DAVID WELNA: Thirty-one House Republicans joined 241 Democrats in giving final passage to the long-stalled unemployment bill. Right before the vote, majority leader Steny Hoyer deplored how the GOP had tied up the bill so long in the Senate, where only two Republicans voted for the measure.
STENY HOYER: Millions of people had lost their unemployment insurance because we could not get 60 votes in the Senate. Had almost every Democrat saying, we need help now.
WELNA: Even after Senate Democrats mustered a 60-vote supermajority and broke the filibuster, Republicans insisted on dragging out the debate one more day before allowing a final vote. Rhode Island Democrat Sheldon Whitehouse vented his frustration on the Senate floor.
SHELDON WHITEHOUSE: And time will just tick, tick, tick, tick past with nothing being accomplished here. We could be working on jobs legislation. We sure need that. But the side of this chamber that has the strategy to prevent anything from getting done, whose policy is no, no matter what the question is, that's their answer.
WELNA: This afternoon, Senate Democrats decided it was just not feasible to bring up an energy bill that also addressed global warming. They instead turned to passing a long-stalled bill that would extend tax credits and loans to small business in hopes of creating more jobs. Only one Republican, Florida freshman George LeMieux, is saying he'll back the bill.
GEORGE LEMIEUX: And the money is going to small businesses, people who are really being impacted by this recession. The money gets paid back, it's deficit neutral. I think it's a good thing.
WELNA: Still, LeMieux says even he can't promise to oppose a GOP filibuster of the very measure he's co-sponsoring. He says his Republican colleagues should be able to offer amendments to the bill. Democrats say such amendments are only meant to slow the measure down. Utah Republican Bob Bennett doesn't disagree.
BOB BENNETT: We Republicans who do not have a voice in what goes into the bill do have a voice in saying slow down, and I think we are saying it.

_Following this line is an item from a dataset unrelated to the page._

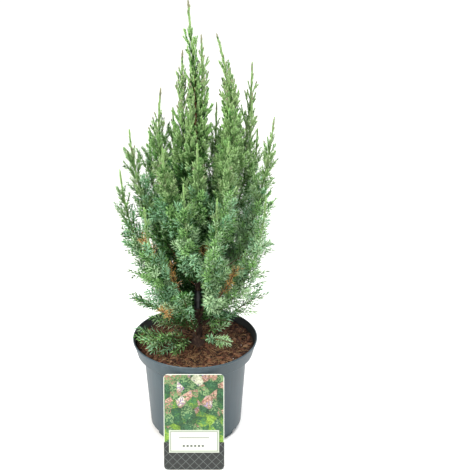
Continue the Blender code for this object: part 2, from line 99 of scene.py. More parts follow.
# %% Modelling helpers
def only(piece=None):
    """Leaves the piece, or nothing, selected."""
    bpy.ops.object.select_all(action="DESELECT")
    if piece:
        piece.select_set(True)
        bpy.context.view_layer.objects.active = piece


def start_editing(name, select="VERT"):
    """Names the new primitive and opens it in edit mode, with all of it selected."""
    piece = bpy.context.object
    piece.name = piece.data.name = name
    bpy.ops.object.mode_set(mode="EDIT")
    bpy.ops.mesh.select_mode(type=select)
    bpy.ops.mesh.select_all(action="SELECT")
    return piece


def stop_editing(inside=False):
    bpy.ops.mesh.select_all(action="SELECT")
    bpy.ops.mesh.normals_make_consistent(inside=inside)
    bpy.ops.object.mode_set(mode="OBJECT")


def turned(name, profile, steps):
    """Extrudes a profile of (radius, height) points from one vertex and spins it round Z."""
    only()
    bpy.ops.mesh.primitive_plane_add(size=0.001, location=(0.0, 0.0, 0.0))
    made = start_editing(name)
    bpy.ops.mesh.merge(type="CENTER")
    bpy.ops.transform.translate(value=(profile[0][0], 0.0, profile[0][1]))
    for (r0, z0), (r1, z1) in zip(profile, profile[1:]):
        bpy.ops.mesh.extrude_region_move(TRANSFORM_OT_translate={"value": (r1 - r0, 0.0, z1 - z0)})
    bpy.ops.mesh.select_all(action="SELECT")
    bpy.ops.mesh.spin(steps=steps, angle=math.tau, center=(0.0, 0.0, 0.0), axis=(0.0, 0.0, 1.0))
    bpy.ops.mesh.select_all(action="SELECT")
    bpy.ops.mesh.remove_doubles(threshold=0.00001)
    stop_editing()
    return made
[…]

WELNA: Are Senate Republicans simply trying to run out the clock? That could be. Texas Senator John Cornyn leads the effort to replace Democrats with Republicans in November's midterm elections.
JOHN CORNYN: I'm not for passing anymore bad legislation. And anything I can do to stop bad legislation I'm happy to do until the cavalry arrives in November, hopefully.
SARAH BINDER: It's Republicans realizing the midterms are drawing nearer, that Democratic numbers don't look great, that control of the Senate could be in reach.
WELNA: Sarah Binder of the Brookings Institution says Senate Republicans are betting on voters being fed up with Democrats in November.
BINDER: Thus it makes sense for them to do whatever they can to block Democrats from, in part, trying to improve the economy, since ultimately the midterm elections are going to rise or fall on what happens with the economy between now and then.
WELNA: Before leaving for their August break, Senate Democrats hope to pass jobs legislation, a stalled war funding bill, and confirm Elena Kagan to the Supreme Court. Oregon Democrat Ron Wyden says all that could prove a tall order.
RON WYDEN: For those who want to obstruct, you know, the business of the Senate, this time is paradise.
WELNA: David Welna, NPR News, the Capitol.